Among the 56 killed on Thursday were 16 protesters shot dead by soldiers in Homs, 140 km (90 miles) north of Damascus, where troops have tried to crush protests as well as an armed insurgency, the Syrian Observatory for Human Rights said.
Fourteen others were killed in house-to-house raids and in protests in Damascus suburbs, the southern province of Deraa and the northwestern province of Idlib near Turkey.
Twenty six soldiers were killed in ambushes, activists said, 25 near Maarat al-Numaan, a town 70 km south of Aleppo, and in the nearby city of Khan Sheikhoun, said the British-based Observatory, headed by dissident Rami Abdelrahman. Another soldier was killed in the eastern province of Deir al-Zor.

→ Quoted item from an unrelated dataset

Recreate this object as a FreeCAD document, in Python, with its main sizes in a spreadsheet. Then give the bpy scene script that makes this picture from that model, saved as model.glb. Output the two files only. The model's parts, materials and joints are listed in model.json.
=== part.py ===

Both towns are in Idlib, where an increasing number of army deserters and insurgents are taking refuge, helped by the region's rugged terrain and proximity to Turkey, activists say.
An activist in the eastern Damascus suburb of Harasta, who gave his name as Assem, said three deserters were killed after they abandoned military units which fired live ammunition at a demonstration of 1,500-2,000 people in the al-Zar neighborhood.
"Security police could not put down the demonstration. The eight soldiers defected when Republican Guards and the Fourth Armored Division were sent in," he said.